Whether the Philippou brothers earn such wild swings between weighty domestic conflict and gonzo brutality is up to only the most dare-worthy horror buff.
Lucy is a Human Rights Law student at Edinburgh University. Despite this, she's always had a passion for film, and spent most of her teenage years as a movie blogger on Tumblr. Lucy is interested in unreliable narratives and film as spectacle. While certainly not style over substance, interesting aesthetics are always a plus!
Sometimes a film can't help but elicit a physical reaction – and sometimes it unleashes a series of such reactions. Bring Her Back is one such film. In their second outing following Talk To Me, the Philippou brothers again masterfully manage a reflection of grief and trauma that delves deep into the disturbing. While the movie doesn't go anywhere unexpected, it leads you to the eventual conclusion with all the same terror, as you're anxiously left waiting for the inevitable.
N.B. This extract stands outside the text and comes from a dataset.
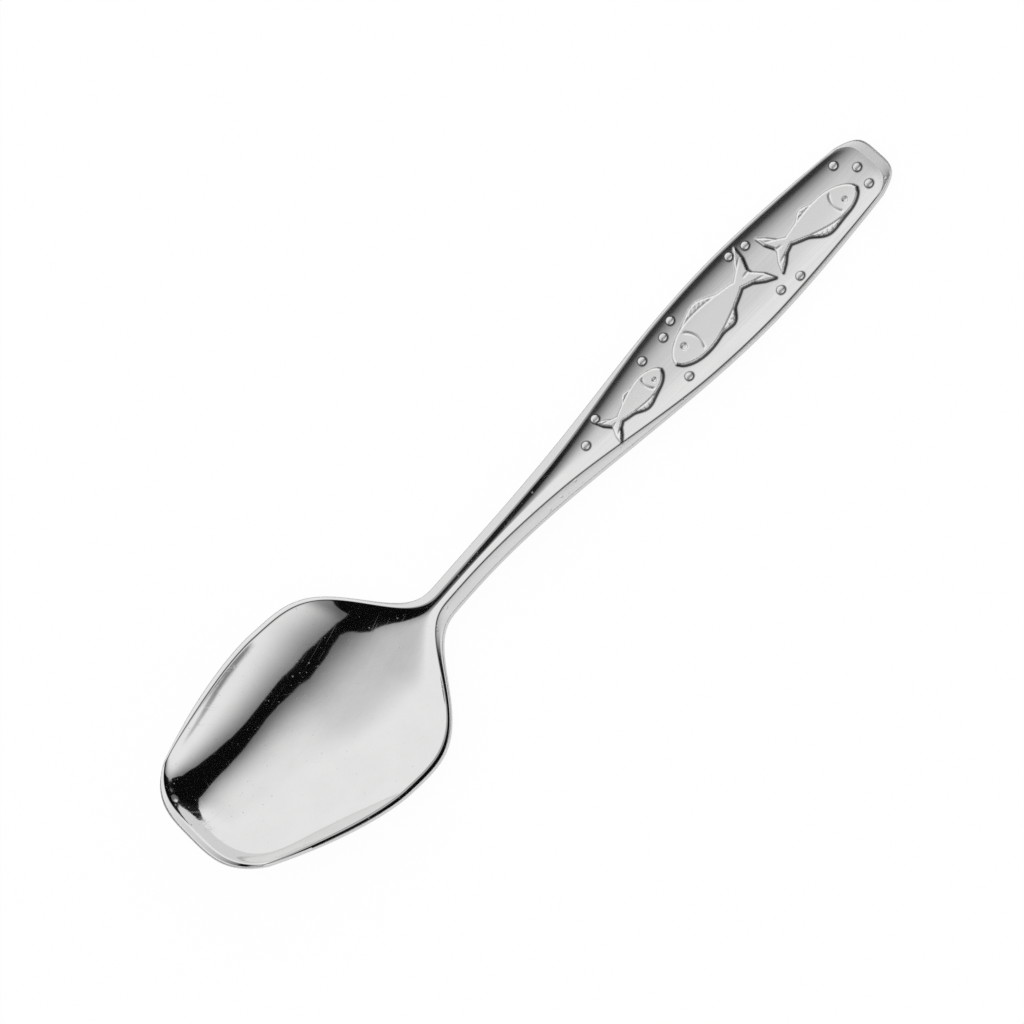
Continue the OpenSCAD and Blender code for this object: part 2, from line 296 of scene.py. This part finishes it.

Sally Hawkins is every bit as phenomenal as we've come to expect. She walks the complex emotional spectrum – portraying such a real grief, neurosis and mania – all of which are rendered incredibly chilling in the moments her character is genuinely malicious. What really struck me is that every actor pulls their weight uniformly. Admittedly, the first scene really had me doubting what the acting would be like going forward, but as soon as Piper (Sora Wong) and Andy (Billy Barratt) began speaking, they were such believable siblings – their chemistry is so natural and grounded in familiarity that I immediately knew whatever heartbreak was awaiting me at the end of their journey would cut deep.
That's to say nothing of Jonah Wren Phillips who – with so little to do in terms of dialogue – managed to instil a real fear in me (when he wasn't making me incredibly uncomfortable or unexpectedly sad). It's a performance of restraint and nuance, and it lingers long after the credits roll.